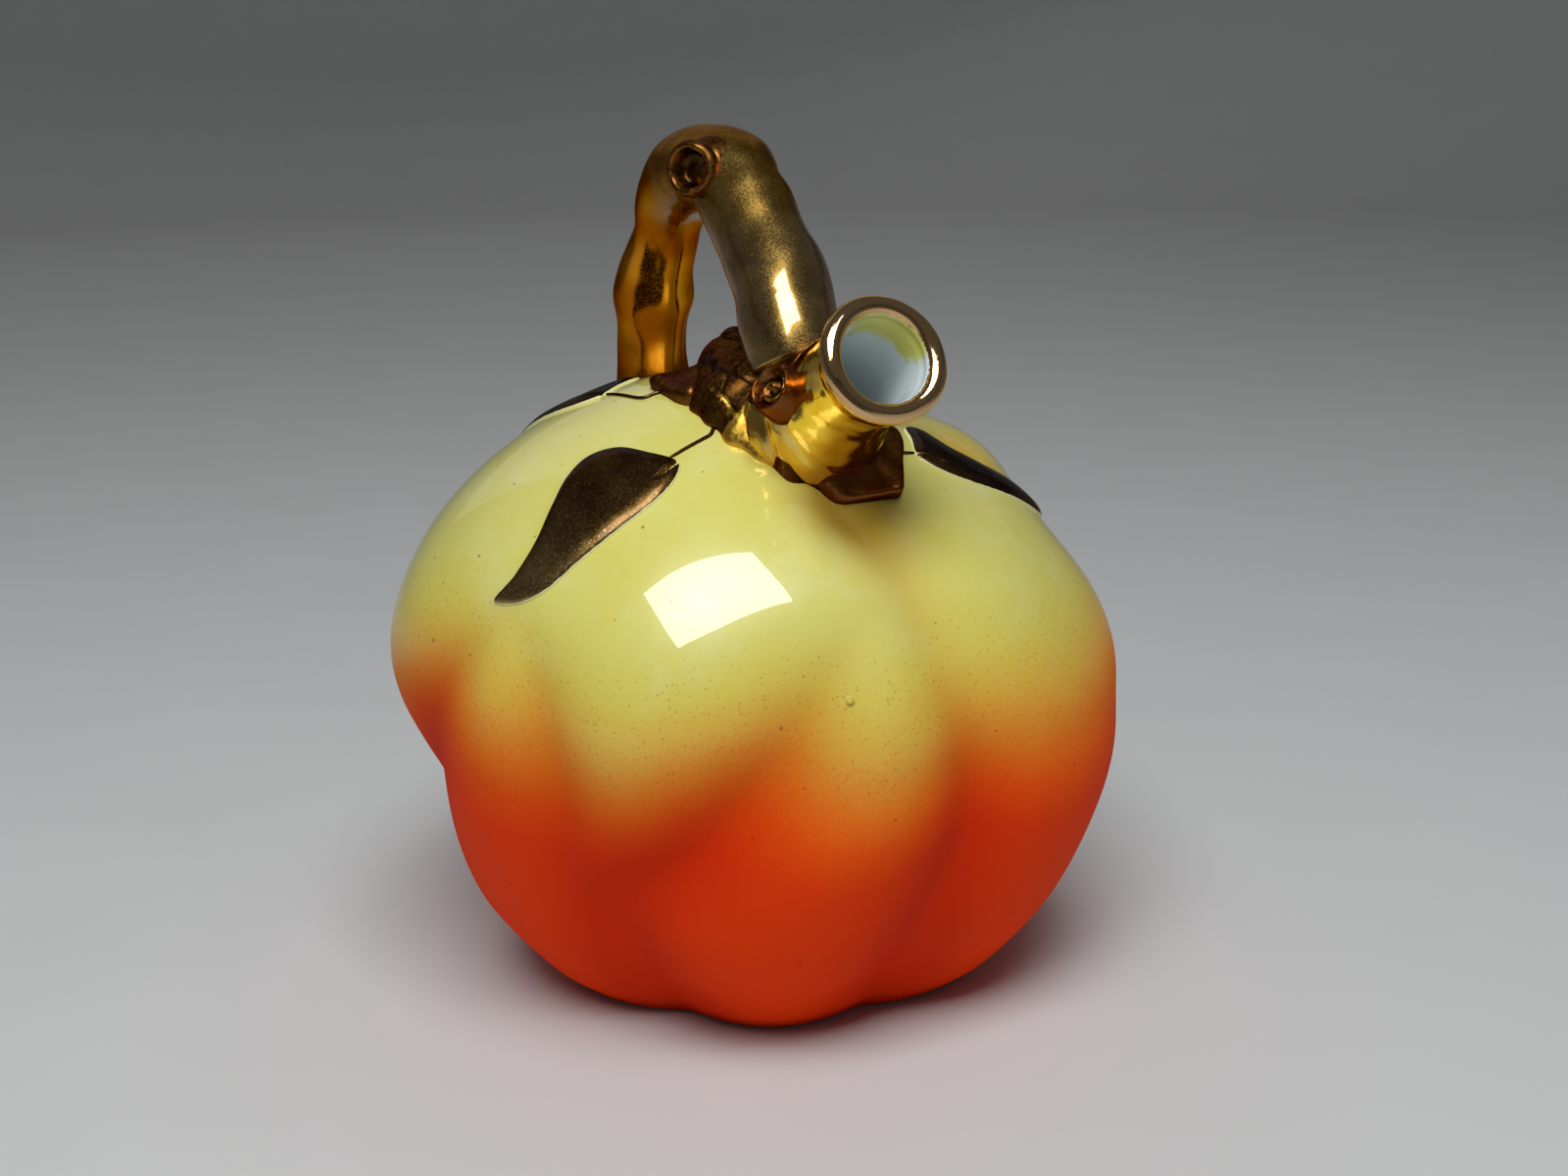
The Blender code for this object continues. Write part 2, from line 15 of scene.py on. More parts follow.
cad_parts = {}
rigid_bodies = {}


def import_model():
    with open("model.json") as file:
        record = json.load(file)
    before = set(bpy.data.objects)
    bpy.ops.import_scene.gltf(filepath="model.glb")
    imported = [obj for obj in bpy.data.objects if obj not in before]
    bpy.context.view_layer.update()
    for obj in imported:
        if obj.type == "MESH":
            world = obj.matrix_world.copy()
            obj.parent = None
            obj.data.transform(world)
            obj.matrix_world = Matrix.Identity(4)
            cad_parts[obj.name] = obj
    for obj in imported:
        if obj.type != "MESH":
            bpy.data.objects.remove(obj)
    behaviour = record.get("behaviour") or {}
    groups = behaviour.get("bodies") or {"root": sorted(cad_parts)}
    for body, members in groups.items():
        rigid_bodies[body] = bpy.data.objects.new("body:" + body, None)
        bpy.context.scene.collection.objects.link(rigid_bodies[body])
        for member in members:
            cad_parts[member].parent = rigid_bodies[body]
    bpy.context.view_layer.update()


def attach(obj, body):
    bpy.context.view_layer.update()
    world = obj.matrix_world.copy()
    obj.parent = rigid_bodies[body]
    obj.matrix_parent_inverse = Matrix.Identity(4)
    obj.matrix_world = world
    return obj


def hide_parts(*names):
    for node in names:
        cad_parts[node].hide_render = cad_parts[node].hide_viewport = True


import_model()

MM = 0.001

# ---- body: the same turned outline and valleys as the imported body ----
BODY_RADIUS = 79.0
BODY_TOP = 130.5
WALL = 4.0
FOOT_RADIUS = 46.0
BULGE_HEIGHT = 62.0
LIFT_BAND = 25.0
LEAN_AZIMUTH = -114.0
BODY_OUTLINE = (  # (radius, height)
    (0.0, BODY_TOP), (12.0, BODY_TOP - 1.0), (25.0, 126.0), (43.0, 118.0), (59.5, 105.5),
    (72.0, 90.0), (BODY_RADIUS - 0.5, 74.0), (BODY_RADIUS, 58.0), (76.0, 42.0), (68.5, 23.0),
    (58.5, 9.0), (51.5, 2.5), (FOOT_RADIUS, 0.0), (25.0, 0.0), (0.0, 0.0),
)
# (height, shift) of the body towards LEAN_AZIMUTH
BODY_LEAN = ((0.0, -1.8), (45.0, -1.8), (65.0, 1.0), (85.0, 4.0), (105.0, 5.0), (135.0, 5.0))
VALLEY_WIDTH = 13.0
VALLEY_SOFTNESS = 3.5
# (azimuth, height, depth) along each kind of valley
STEEP_VALLEY = ((-2, 120, 2.0), (5, 112, 7.0), (8, 102, 4.0), (8, 84, 3.0), (9, 66, 4.5),
                (8, 50, 6.0), (4, 30, 7.0), (2, 10, 10.0), (2, 1, 10.0))
SOFT_VALLEY = ((-64, 102, 0.5), (-60, 92, 2.0), (-54, 80, 3.5), (-53, 61, 4.0), (-55, 42, 4.0),
               (-52, 26, 4.0))
SLANTING_VALLEY = ((5, 99, 1.0), (-8, 86, 3.0), (-20, 68, 5.0), (-34, 50, 6.0), (-48, 35, 7.0),
                   (-50, 20, 8.0), (-47, 8, 10.0), (-47, 1, 10.0))
VALLEYS = (  # (kind, turned by)
    (STEEP_VALLEY, 0), (SLANTING_VALLEY, 0), (SOFT_VALLEY, 0),
    (SLANTING_VALLEY, -61), (SOFT_VALLEY, -61),
    (STEEP_VALLEY, 62), (STEEP_VALLEY, 122), (SLANTING_VALLEY, 182), (SOFT_VALLEY, 182),
)
OUTLINE_POINTS, LEAN_POINTS, VALLEY_POINTS, SPRAY_POINTS = 481, 60, 120, 400
VALLEY_BLEND = 3.0  # the depth is averaged over the points that are nearly nearest
# (azimuth, height, amount, spread round, spread up and down)
SWELLS = ((88, 108, 4.8, 36, 10), (58, 82, 2.6, 16, 18))
BODY_SIDES, BODY_ROWS = 380, 210
CAVITY_SIDES, CAVITY_ROWS = 72, 36
CAVITY_VALLEYS = 0.8

# ---- spout ----
SPOUT_RIM = Vector((0.0, -63.0, 141.0)) * MM
SPOUT_SLOPE = 27.5
SPOUT_LENGTH = 61.0
SPOUT_RADIUS = 10.5
SPOUT_BORE = 8.0
LIP_RADIUS = 12.6
LIP_BORE = 8.6
SPOUT_SIDES = 160
ROOT_CREASES = ((27.0, 0.5, 2.0), (33.0, 0.8, 2.5), (39.0, 0.7, 2.0))  # (down, depth, waviness)
HOLE_RADIUS, HOLE_LENGTH = 9.4, 50.0  # the room made for the spout
HOLE_BEYOND = 4.0  # it starts this far behind the spout's end

# ---- handle: (y, height, radius) along the branch, front foot first ----
BRANCH = (
    (-24.0, 133.0, 10.8), (-20.8, 139.0, 10.2), (-18.2, 144.0, 10.0), (-14.4, 149.5, 9.8),
    (-6.6, 157.0, 9.7), (2.2, 165.0, 9.6), (13.0, 170.4, 9.6), (27.0, 170.5, 9.3),
    (38.5, 167.0, 9.2), (47.5, 159.0, 7.6), (54.0, 150.0, 8.3), (58.0, 141.0, 9.0),
    (60.0, 132.0, 8.2), (60.2, 122.5, 7.9), (58.5, 114.0, 8.4), (55.0, 106.5, 9.2),
    (51.5, 101.0, 9.6),
)
BRANCH_SIDES, BRANCH_RINGS = 96, 280
BUMPS = (
    # (share of the way along, angle round it, height, length): 0 degrees is the right side, 90 the
    # outside of the arch
    (0.05, 120, 2.2, 0.06), (0.15, 0, 1.0, 0.05), (0.285, 10, -0.8, 0.03),
    (0.35, 10, 1.5, 0.045), (0.20, 180, -0.4, 0.06), (0.48, 90, 0.3, 0.08), (0.57, 200, 1.1, 0.04),
    (0.63, 180, -0.6, 0.03), (0.72, 180, 0.5, 0.04), (0.74, 0, 0.7, 0.03), (0.80, 0, 0.2, 0.03),
    (0.86, 0, 0.8, 0.05), (0.86, 180, 0.4, 0.04),
)
STUB_FACE = Vector((-12.3, 5.0, 172.3)) * MM
STUB_DIRECTION = Vector((-0.9, -0.41, 0.1)).normalized()
STUB_RADIUS = 5.8
STUB_SIDES, KNOT_SIDES = 72, 110
KNOT_FACE = Vector((-13.6, -41.0, 133.0)) * MM
KNOT_DIRECTION = Vector((-0.84, -0.26, 0.48)).normalized()
KNOT_RADIUS = 4.9
KNOT_PROUD = 1.0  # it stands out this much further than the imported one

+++

EXERCISE GOAL:
Restate the data above word for word, please.

ANSWER TO THIS EXERCISE:
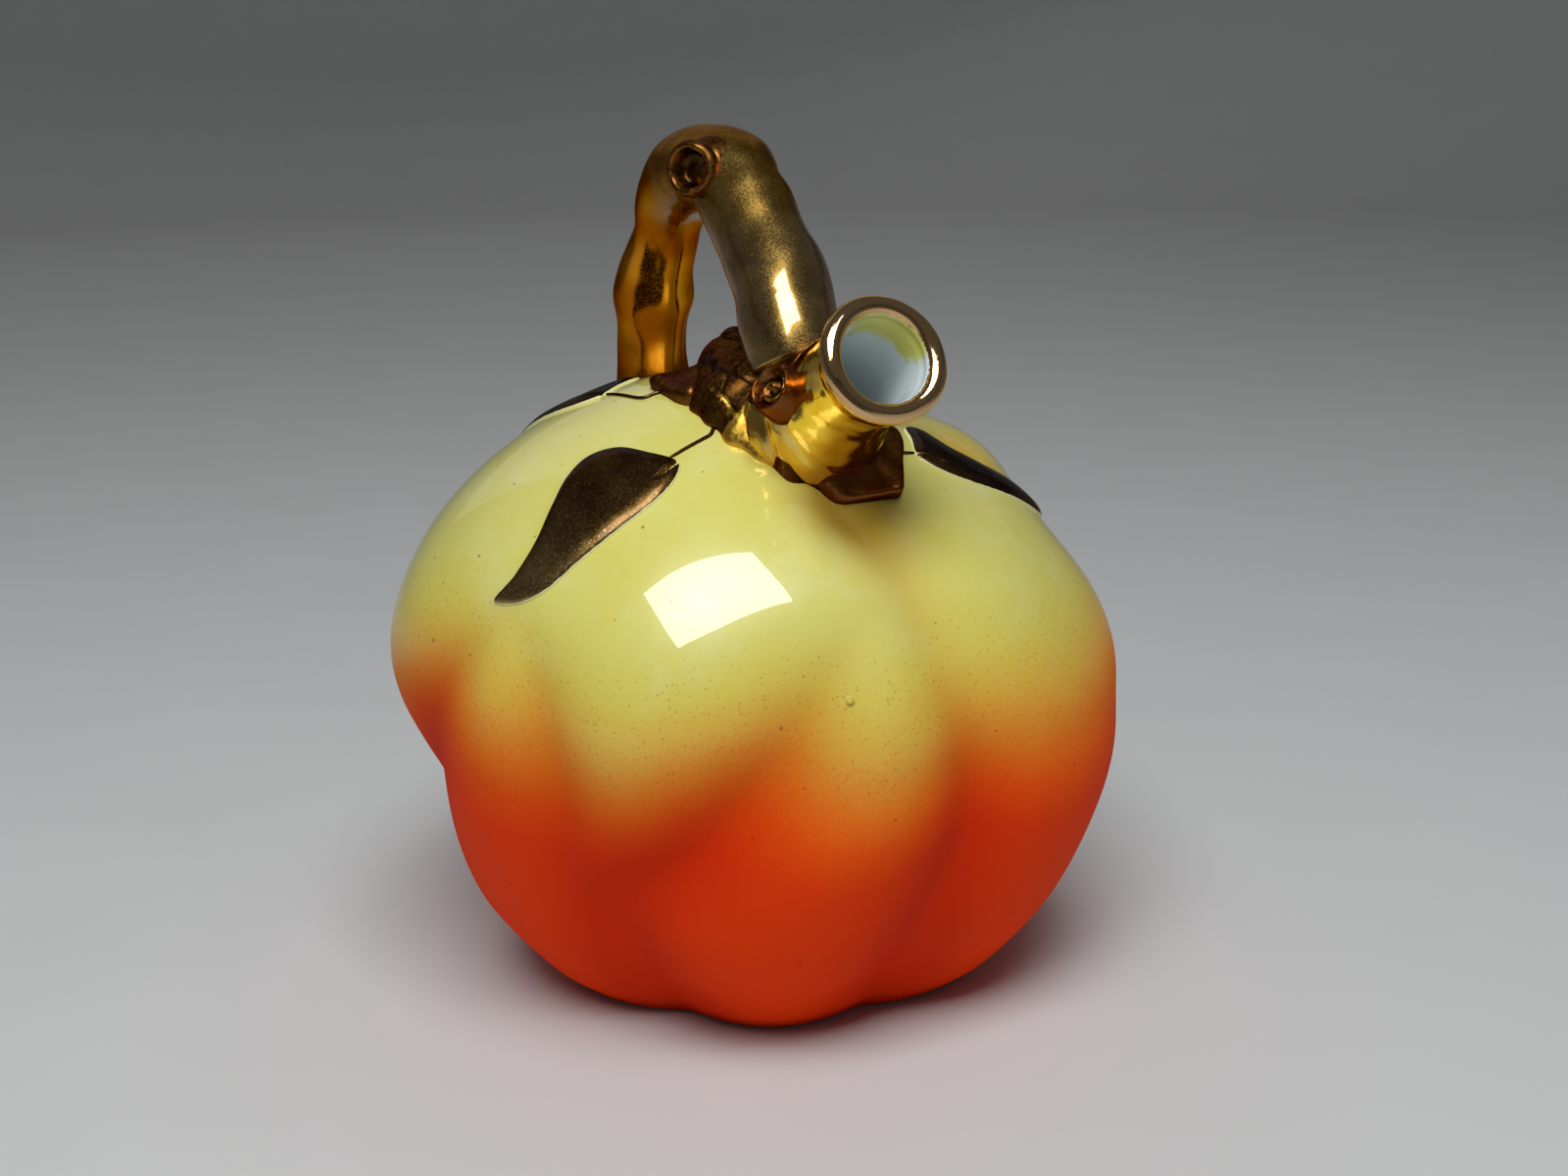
The Blender code for this object continues. Write part 2, from line 15 of scene.py on. More parts follow.
cad_parts = {}
rigid_bodies = {}


def import_model():
    with open("model.json") as file:
        record = json.load(file)
    before = set(bpy.data.objects)
    bpy.ops.import_scene.gltf(filepath="model.glb")
    imported = [obj for obj in bpy.data.objects if obj not in before]
    bpy.context.view_layer.update()
    for obj in imported:
        if obj.type == "MESH":
            world = obj.matrix_world.copy()
            obj.parent = None
            obj.data.transform(world)
            obj.matrix_world = Matrix.Identity(4)
            cad_parts[obj.name] = obj
    for obj in imported:
        if obj.type != "MESH":
            bpy.data.objects.remove(obj)
    behaviour = record.get("behaviour") or {}
    groups = behaviour.get("bodies") or {"root": sorted(cad_parts)}
    for body, members in groups.items():
        rigid_bodies[body] = bpy.data.objects.new("body:" + body, None)
        bpy.context.scene.collection.objects.link(rigid_bodies[body])
        for member in members:
            cad_parts[member].parent = rigid_bodies[body]
    bpy.context.view_layer.update()


def attach(obj, body):
    bpy.context.view_layer.update()
    world = obj.matrix_world.copy()
    obj.parent = rigid_bodies[body]
    obj.matrix_parent_inverse = Matrix.Identity(4)
    obj.matrix_world = world
    return obj


def hide_parts(*names):
    for node in names:
        cad_parts[node].hide_render = cad_parts[node].hide_viewport = True


import_model()

MM = 0.001

# ---- body: the same turned outline and valleys as the imported body ----
BODY_RADIUS = 79.0
BODY_TOP = 130.5
WALL = 4.0
FOOT_RADIUS = 46.0
BULGE_HEIGHT = 62.0
LIFT_BAND = 25.0
LEAN_AZIMUTH = -114.0
BODY_OUTLINE = (  # (radius, height)
    (0.0, BODY_TOP), (12.0, BODY_TOP - 1.0), (25.0, 126.0), (43.0, 118.0), (59.5, 105.5),
    (72.0, 90.0), (BODY_RADIUS - 0.5, 74.0), (BODY_RADIUS, 58.0), (76.0, 42.0), (68.5, 23.0),
    (58.5, 9.0), (51.5, 2.5), (FOOT_RADIUS, 0.0), (25.0, 0.0), (0.0, 0.0),
)
# (height, shift) of the body towards LEAN_AZIMUTH
BODY_LEAN = ((0.0, -1.8), (45.0, -1.8), (65.0, 1.0), (85.0, 4.0), (105.0, 5.0), (135.0, 5.0))
VALLEY_WIDTH = 13.0
VALLEY_SOFTNESS = 3.5
# (azimuth, height, depth) along each kind of valley
STEEP_VALLEY = ((-2, 120, 2.0), (5, 112, 7.0), (8, 102, 4.0), (8, 84, 3.0), (9, 66, 4.5),
                (8, 50, 6.0), (4, 30, 7.0), (2, 10, 10.0), (2, 1, 10.0))
SOFT_VALLEY = ((-64, 102, 0.5), (-60, 92, 2.0), (-54, 80, 3.5), (-53, 61, 4.0), (-55, 42, 4.0),
               (-52, 26, 4.0))
SLANTING_VALLEY = ((5, 99, 1.0), (-8, 86, 3.0), (-20, 68, 5.0), (-34, 50, 6.0), (-48, 35, 7.0),
                   (-50, 20, 8.0), (-47, 8, 10.0), (-47, 1, 10.0))
VALLEYS = (  # (kind, turned by)
    (STEEP_VALLEY, 0), (SLANTING_VALLEY, 0), (SOFT_VALLEY, 0),
    (SLANTING_VALLEY, -61), (SOFT_VALLEY, -61),
    (STEEP_VALLEY, 62), (STEEP_VALLEY, 122), (SLANTING_VALLEY, 182), (SOFT_VALLEY, 182),
)
OUTLINE_POINTS, LEAN_POINTS, VALLEY_POINTS, SPRAY_POINTS = 481, 60, 120, 400
VALLEY_BLEND = 3.0  # the depth is averaged over the points that are nearly nearest
# (azimuth, height, amount, spread round, spread up and down)
SWELLS = ((88, 108, 4.8, 36, 10), (58, 82, 2.6, 16, 18))
BODY_SIDES, BODY_ROWS = 380, 210
CAVITY_SIDES, CAVITY_ROWS = 72, 36
CAVITY_VALLEYS = 0.8

# ---- spout ----
SPOUT_RIM = Vector((0.0, -63.0, 141.0)) * MM
SPOUT_SLOPE = 27.5
SPOUT_LENGTH = 61.0
SPOUT_RADIUS = 10.5
SPOUT_BORE = 8.0
LIP_RADIUS = 12.6
LIP_BORE = 8.6
SPOUT_SIDES = 160
ROOT_CREASES = ((27.0, 0.5, 2.0), (33.0, 0.8, 2.5), (39.0, 0.7, 2.0))  # (down, depth, waviness)
HOLE_RADIUS, HOLE_LENGTH = 9.4, 50.0  # the room made for the spout
HOLE_BEYOND = 4.0  # it starts this far behind the spout's end

# ---- handle: (y, height, radius) along the branch, front foot first ----
BRANCH = (
    (-24.0, 133.0, 10.8), (-20.8, 139.0, 10.2), (-18.2, 144.0, 10.0), (-14.4, 149.5, 9.8),
    (-6.6, 157.0, 9.7), (2.2, 165.0, 9.6), (13.0, 170.4, 9.6), (27.0, 170.5, 9.3),
    (38.5, 167.0, 9.2), (47.5, 159.0, 7.6), (54.0, 150.0, 8.3), (58.0, 141.0, 9.0),
    (60.0, 132.0, 8.2), (60.2, 122.5, 7.9), (58.5, 114.0, 8.4), (55.0, 106.5, 9.2),
    (51.5, 101.0, 9.6),
)
BRANCH_SIDES, BRANCH_RINGS = 96, 280
BUMPS = (
    # (share of the way along, angle round it, height, length): 0 degrees is the right side, 90 the
    # outside of the arch
    (0.05, 120, 2.2, 0.06), (0.15, 0, 1.0, 0.05), (0.285, 10, -0.8, 0.03),
    (0.35, 10, 1.5, 0.045), (0.20, 180, -0.4, 0.06), (0.48, 90, 0.3, 0.08), (0.57, 200, 1.1, 0.04),
    (0.63, 180, -0.6, 0.03), (0.72, 180, 0.5, 0.04), (0.74, 0, 0.7, 0.03), (0.80, 0, 0.2, 0.03),
    (0.86, 0, 0.8, 0.05), (0.86, 180, 0.4, 0.04),
)
STUB_FACE = Vector((-12.3, 5.0, 172.3)) * MM
STUB_DIRECTION = Vector((-0.9, -0.41, 0.1)).normalized()
STUB_RADIUS = 5.8
STUB_SIDES, KNOT_SIDES = 72, 110
KNOT_FACE = Vector((-13.6, -41.0, 133.0)) * MM
KNOT_DIRECTION = Vector((-0.84, -0.26, 0.48)).normalized()
KNOT_RADIUS = 4.9
KNOT_PROUD = 1.0  # it stands out this much further than the imported one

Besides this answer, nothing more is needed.